November’s increase was pretty non-descript. The majority of the increase came through an increase in cash savings getting us up to the R8.7m ($626k) mark in investment assets. Still hope we can push through December and get to the R9m mark.

Savings wise it wasn’t a bad month, we didn’t have any large expenses although as per the graph below you can see we were a bit above our average. Pretty standard month also on the earnings side.

I’m enjoying see the average expenses and 4% Safe Withdrawal rate lines converging steadily, particularly after our big boost earlier in the year.

Perhaps 2017 will be the year of the crossover?

expenses-passive-income-2016-nov

income_expenses-2016-nov

Till next time, 2016 is a wrap!

Financial update August 2016

It has been a while since the last update!

In the interim been through a few changes on the personal front.
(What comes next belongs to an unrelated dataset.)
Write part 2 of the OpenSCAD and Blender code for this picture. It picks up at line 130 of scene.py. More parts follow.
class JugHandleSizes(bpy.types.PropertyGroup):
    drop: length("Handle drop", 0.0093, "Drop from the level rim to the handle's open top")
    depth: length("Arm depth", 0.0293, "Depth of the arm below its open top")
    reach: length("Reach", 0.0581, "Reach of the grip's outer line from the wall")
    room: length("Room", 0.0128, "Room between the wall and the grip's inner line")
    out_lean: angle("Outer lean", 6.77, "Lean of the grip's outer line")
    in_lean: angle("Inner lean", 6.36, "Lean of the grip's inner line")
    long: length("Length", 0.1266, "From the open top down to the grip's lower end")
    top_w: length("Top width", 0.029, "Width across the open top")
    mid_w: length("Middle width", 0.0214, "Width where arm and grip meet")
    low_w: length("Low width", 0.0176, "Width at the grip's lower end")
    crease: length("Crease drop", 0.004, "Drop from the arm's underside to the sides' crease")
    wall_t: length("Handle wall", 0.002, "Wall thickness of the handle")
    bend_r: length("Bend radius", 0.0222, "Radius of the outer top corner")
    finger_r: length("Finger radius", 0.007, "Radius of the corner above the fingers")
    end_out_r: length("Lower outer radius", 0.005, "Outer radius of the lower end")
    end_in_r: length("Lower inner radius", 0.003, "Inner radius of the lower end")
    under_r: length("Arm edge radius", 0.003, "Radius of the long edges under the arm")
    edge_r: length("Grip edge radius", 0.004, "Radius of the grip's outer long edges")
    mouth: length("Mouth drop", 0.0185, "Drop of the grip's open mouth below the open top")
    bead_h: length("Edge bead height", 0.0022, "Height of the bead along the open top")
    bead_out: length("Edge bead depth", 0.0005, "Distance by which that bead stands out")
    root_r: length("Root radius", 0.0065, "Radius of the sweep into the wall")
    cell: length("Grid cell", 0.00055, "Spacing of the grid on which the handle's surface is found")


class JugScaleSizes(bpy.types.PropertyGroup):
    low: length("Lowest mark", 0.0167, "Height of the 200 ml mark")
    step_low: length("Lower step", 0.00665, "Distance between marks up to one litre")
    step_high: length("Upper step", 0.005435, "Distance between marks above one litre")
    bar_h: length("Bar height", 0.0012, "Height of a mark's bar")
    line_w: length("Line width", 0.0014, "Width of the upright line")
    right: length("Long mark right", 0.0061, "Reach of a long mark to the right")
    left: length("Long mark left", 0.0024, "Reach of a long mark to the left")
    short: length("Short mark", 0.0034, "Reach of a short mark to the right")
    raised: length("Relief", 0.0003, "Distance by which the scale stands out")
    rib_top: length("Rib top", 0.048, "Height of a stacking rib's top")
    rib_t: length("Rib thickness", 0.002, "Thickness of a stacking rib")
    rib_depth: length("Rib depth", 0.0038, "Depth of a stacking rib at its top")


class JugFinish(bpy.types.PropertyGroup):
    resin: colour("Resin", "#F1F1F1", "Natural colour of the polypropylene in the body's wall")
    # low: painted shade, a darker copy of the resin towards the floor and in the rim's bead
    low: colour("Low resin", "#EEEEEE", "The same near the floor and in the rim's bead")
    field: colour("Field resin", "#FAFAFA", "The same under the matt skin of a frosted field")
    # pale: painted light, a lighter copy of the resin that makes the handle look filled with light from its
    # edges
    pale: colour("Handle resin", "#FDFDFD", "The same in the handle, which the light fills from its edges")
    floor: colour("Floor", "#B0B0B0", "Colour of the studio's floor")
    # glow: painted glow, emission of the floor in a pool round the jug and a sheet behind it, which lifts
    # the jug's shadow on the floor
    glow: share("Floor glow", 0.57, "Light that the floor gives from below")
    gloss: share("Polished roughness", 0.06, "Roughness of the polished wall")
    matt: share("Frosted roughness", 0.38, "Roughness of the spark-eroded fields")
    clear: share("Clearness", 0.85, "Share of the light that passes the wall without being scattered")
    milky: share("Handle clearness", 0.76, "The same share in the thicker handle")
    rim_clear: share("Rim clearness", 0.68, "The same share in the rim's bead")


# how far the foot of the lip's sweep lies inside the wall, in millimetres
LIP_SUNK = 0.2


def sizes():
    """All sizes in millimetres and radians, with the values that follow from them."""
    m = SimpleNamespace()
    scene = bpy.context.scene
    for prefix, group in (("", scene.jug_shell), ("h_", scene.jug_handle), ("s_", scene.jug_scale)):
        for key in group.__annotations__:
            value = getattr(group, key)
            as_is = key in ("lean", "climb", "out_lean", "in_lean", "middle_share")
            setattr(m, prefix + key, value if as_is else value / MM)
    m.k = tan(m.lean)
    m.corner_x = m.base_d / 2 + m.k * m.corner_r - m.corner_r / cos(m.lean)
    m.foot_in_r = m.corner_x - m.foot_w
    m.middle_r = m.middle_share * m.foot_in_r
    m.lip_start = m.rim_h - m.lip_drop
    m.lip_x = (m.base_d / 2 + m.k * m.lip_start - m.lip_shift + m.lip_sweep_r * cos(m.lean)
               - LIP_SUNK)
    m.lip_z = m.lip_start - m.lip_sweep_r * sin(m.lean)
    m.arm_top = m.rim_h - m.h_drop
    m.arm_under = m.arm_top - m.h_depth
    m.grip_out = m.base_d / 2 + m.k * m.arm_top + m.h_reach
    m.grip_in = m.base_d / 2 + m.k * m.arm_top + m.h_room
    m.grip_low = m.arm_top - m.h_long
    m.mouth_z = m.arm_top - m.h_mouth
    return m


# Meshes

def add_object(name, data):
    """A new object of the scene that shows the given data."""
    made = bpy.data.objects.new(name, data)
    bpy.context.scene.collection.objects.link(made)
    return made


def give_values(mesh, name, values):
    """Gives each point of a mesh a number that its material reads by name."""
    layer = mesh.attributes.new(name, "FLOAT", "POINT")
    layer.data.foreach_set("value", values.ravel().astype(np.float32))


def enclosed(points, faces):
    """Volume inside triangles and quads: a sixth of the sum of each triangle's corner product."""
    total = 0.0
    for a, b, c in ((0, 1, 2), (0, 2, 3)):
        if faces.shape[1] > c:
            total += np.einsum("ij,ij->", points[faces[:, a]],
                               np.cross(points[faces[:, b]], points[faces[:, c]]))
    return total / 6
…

We’ve had some new beginnings on the earnings front as well as cutting out some long-standing big expenses.

Furthermore, a windfall from the sale of some businesses has resulted in a lump sum of additional capital that needed to be deployed. Together with currency volatility it has made for some interesting investments over the past 10 months.

Where are we now?

Well, in terms of net worth we have killed the home loan debt and no are sitting in the position of no debt on the balance sheet. However, we cannot really invest that capital so from a purely liquid capital point of view we’re sitting at around 21x average annuallised expenses and getting close to the major 25x. My chart as at August 2016 relative to my expenses now looks like this:

expenses-passive-income-2016-aug

passive income of 4% of investments versus monthly expenses

income_expenses-2016-aug

Rolling 12m average of income versus expenses

That purple line tracking my 4% theoretical withdrawal versus expenses is getting very close to my expenses now, and I reckon within 12 months will start to see the monthly red line dipping below it. Once the 12m average line starts to dip below the purple line in the second diagram then I know that it is official in terms of financial independence.
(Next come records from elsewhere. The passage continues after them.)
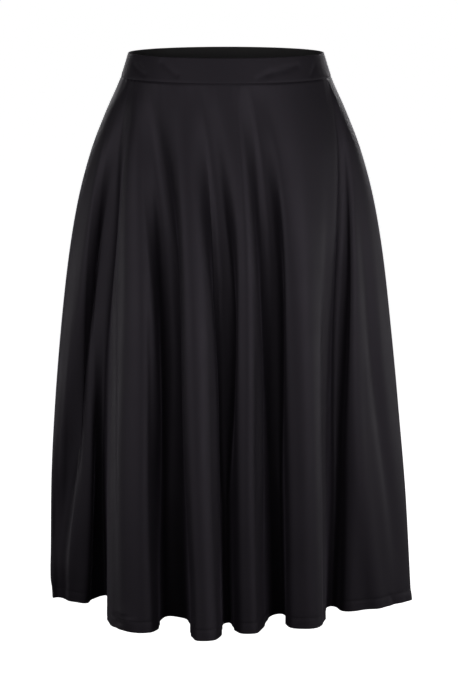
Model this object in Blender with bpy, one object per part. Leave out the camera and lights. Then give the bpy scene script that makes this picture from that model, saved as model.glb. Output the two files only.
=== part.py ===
"""Flared maxi skirt on a contoured waistband, filled out as it hangs when worn.

Metres, +Z up. The front is at -Y and the wearer's left side at +X. The origin is the centre
of the waist at half the waistband's height, where the wearer holds the skirt up.
The cloth hangs from the band in deep flared folds. Each level of it is one closed curve that
changes from a plain oval at the band to the folded curve of the hem.
"""

from collections import namedtuple
from itertools import product
from math import cos, radians, sin

import bmesh
import bpy
import numpy as np
from mathutils import Vector
from mathutils.geometry import interpolate_bezier

MM = 0.001

# Driving sizes, in millimetres
CLOTH = 1.2
BAND_WALL = 2.2
SEAM_GAP = 0.3
BAND_TOP = 20.0
BAND_BOTTOM = -16.2
BAND_DIP = 2.0
BAND_PROUD = 0.5
BAND_SEAM = 0.45
HEM = -853.0

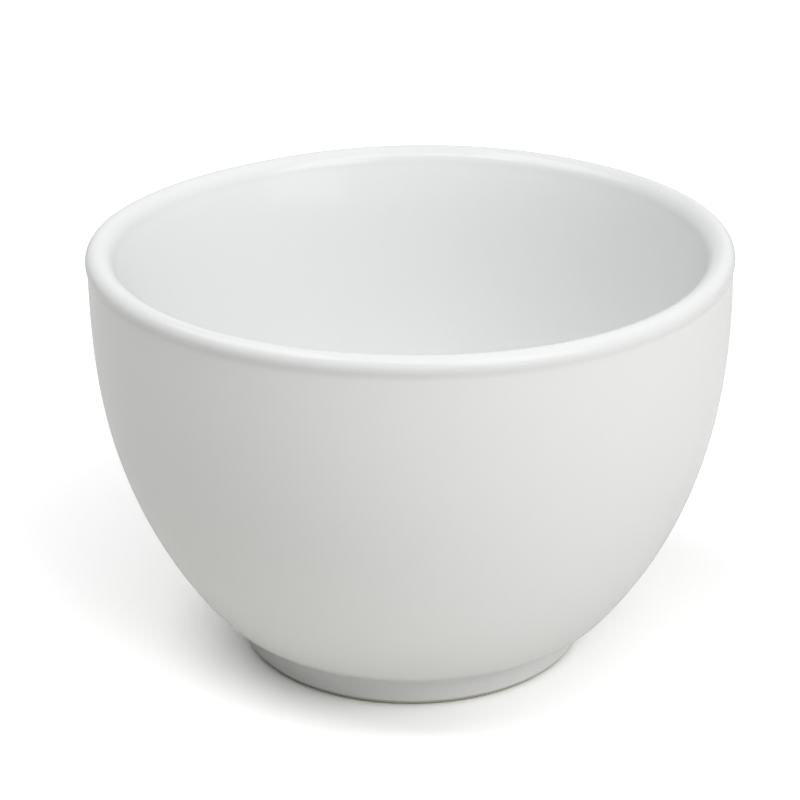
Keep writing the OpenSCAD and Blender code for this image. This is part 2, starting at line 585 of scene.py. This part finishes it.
# bearings are degrees clockwise from straight behind the bowl, heights are degrees above its middle,
# sizes are in metres and powers in watts
# the room is pale to the bowl's right and dark to its left, and white to whatever sees it
# two soft lamps light the bowl, with a strip high over the camera and two faint cards lower down
studio = dict(
    roomColour=fromHex("FFFFFF"),
    paleBearing=85,
    paleLevel=0.45,
    darkLevel=0.02,
    paleFacing=0.6,  # cosine of the angle from the pale bearing, within which the room is palest
    darkFacing=-1.0,
    seenLevel=1.0,
    aim=Vector((0, 0, 50)) * mm,
    distance=1.0,
    lamps=(
        dict(name="keySoftbox", bearing=138, height=42, size=(0.65, 0.45), power=3.3),
        dict(name="leftSoftbox", bearing=278, height=61, size=(0.7, 0.6), power=3.85),
        dict(name="topStrip", bearing=180, height=72, size=(1.1, 0.14), power=2.8),
        dict(name="rightCard", bearing=135, height=14, size=(0.6, 0.35), power=0.9),
        dict(name="frontCard", bearing=180, height=25, size=(0.8, 0.4), power=0.12),
    ),
)


def bearingVector(bearing, height=0):
    b, h = math.radians(bearing), math.radians(height)
    return Vector((math.sin(b) * math.cos(h), math.cos(b) * math.cos(h), math.sin(h)))


def lightRoom():
    s = studio
    world = bpy.data.worlds.new("whiteStudio")
    bpy.context.scene.world = world
    world.use_nodes = True
    tree = world.node_tree
    tree.nodes.clear()
    direction = addNode(tree, "ShaderNodeTexCoord").outputs["Generated"]
    facing = addNode(
        tree, "ShaderNodeVectorMath", dict(operation="DOT_PRODUCT"),
        {0: direction, 1: bearingVector(s["paleBearing"])},
    )
    level = addNode(
        tree, "ShaderNodeMapRange", softStep,
        {
            "Value": facing.outputs["Value"], "From Min": s["darkFacing"], "From Max": s["paleFacing"],
            "To Min": s["darkLevel"], "To Max": s["paleLevel"],
        },
    )
    shown = addNode(
        tree, "ShaderNodeMix", dict(data_type="FLOAT"),
        {0: seenRays(tree), 2: level.outputs["Result"], 3: s["seenLevel"]},
    )
    sky = addNode(
        tree, "ShaderNodeBackground", {},
        {"Color": s["roomColour"], "Strength": shown.outputs[0]},
    )
    addNode(tree, "ShaderNodeOutputWorld", {}, {"Surface": sky.outputs["Background"]})


def hangLamps():
    s = studio
    for lamp in s["lamps"]:
        deselectAll()
        place = s["aim"] + s["distance"] * bearingVector(lamp["bearing"], lamp["height"])
        bpy.ops.object.light_add(type="AREA", location=place)
        light = bpy.context.object
        light.name = light.data.name = lamp["name"]
        light.data.shape = "RECTANGLE"
        light.data.size, light.data.size_y = lamp["size"]
        light.data.energy = lamp["power"]
        light.rotation_euler = (s["aim"] - light.location).to_track_quat("-Z", "Y").to_euler()


# the photograph's view, fitted to the outline, the lip and the foot
view = dict(
    place=Vector((0, -426.7, 232.88)) * mm,
    aim=Vector((-2.44, 0, 50.33)) * mm,
    roll=-0.51,  # degrees
    lens=103.5,
    sensor=36,
    nearClip=10 * mm,
)


def makeCamera():
    deselectAll()
    bpy.ops.object.camera_add(location=view["place"])
    camera = bpy.context.object
    camera.name = camera.data.name = "photoCamera"
    look = (view["aim"] - view["place"]).to_track_quat("-Z", "Y").to_matrix()
    roll = Matrix.Rotation(math.radians(view["roll"]), 3, "Z")
    camera.rotation_euler = (look @ roll).to_euler()
    camera.data.sensor_width = view["sensor"]
    camera.data.lens = view["lens"]
    camera.data.clip_start = view["nearClip"]
    bpy.context.scene.camera = camera


makeFloor()
lightRoom()
hangLamps()
makeCamera()
bpy.context.scene.view_settings.view_transform = "Standard"
print("studio and camera in place")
Then I’m definitely crossing that off of the bucket list. I then will make a call as to whether it is to start a new business, carry on and get more of a buffer/increase some expenses, or to just take a break for a while.

May 2015 net worth update (+0.40%) 15.65% ytd

We haven’t done an update for some time, in fact since November 2014, oops!

First of all, 2014 ended up being a reasonably good year with ~24% net worth growth in Rands, about 9.5% in US$. The difference? Rand currency and Dollar strength did not help the cause here.

Anyway, so far 2015 has been a good year, we’re up 15.6% YTD in Rands, ~11% in US$ so it’s been going well.

Onto the actual figures:

Assets: R5.7m (+13% ytd)

Cash: R400k

Property: R1.8m

Retirement annuity: R500k

Shares: R2.9m

Vehicles: R100k

Business investments: (not recorded)

Liabilities: R922k (-1% ytd)

Home loan: R884k

Tax: R38k

Net worth: R4.7m (+15.6% ytd)

On to what the individual accounts represent:

Cash

Primarily just cash sitting in savings accounts for planned expenditure for the house, or vacation. However, a decent chunk of this (bit more than half) is sitting in the share trading accounts as we rand-cost average recent cash received. I haven’t pulled the trigger as I still feel the share market is quite high, but it isn’t enough cash to justify buying a property or business. I will probably invest this over next 2-3 months, depending on what happens with additional cash coming in from side business ventures.

Property

This consists of our investment property (house) and our personal residence. Not much has changed here in ages. I grow these by small amounts each year from their original value, but they’re still tracking over 30% below current market prices, so it feels quite conservative.

Shares

Decent split between international shares and local shares. I’ve been steadily buying shares over past 10 years.

Vehicles

Two cars, 3-4 years old each now. I am writing these down to zero over 5 years.

Business investments

These are not recorded at a value. They may or may not pay off, but we did receive a reasonable amount of cash from them this year so far.

So overall it was a good month of May. Most of the growth this year has come from savings and cash received, growth has been approximately 1/3 from capital growth and 2/3 from savings/dividends.Next few months should be interesting as to whether we get some more cash from the business investments. Still on track to achieve the target of R5m by year end.

Net worth update November 2014 +5.04% (22.23% ytd)

November was a particularly good month in terms of performance as both the share markets recovered from the September and October slump and additional cash came in from the business venture. So overall the net worth target for the year was achieved (R4m), hopefully December continues to play ball from a markets perspective and doesn’t drag us back below the goal. Total net worth now at R4.04m ($365k).

So overall, due to the cash in from the business, savings for the month was at ~80%! and around 55% for the year to date so far of take-home income. So for the monthly increase, bit more than half related to additional savings and the rest from the improvement in the share market. The problem now is that we have a bit too much cash that hasn’t been invested – will look to put a decent amount of cash into local and international shares in the coming weeks before year-end.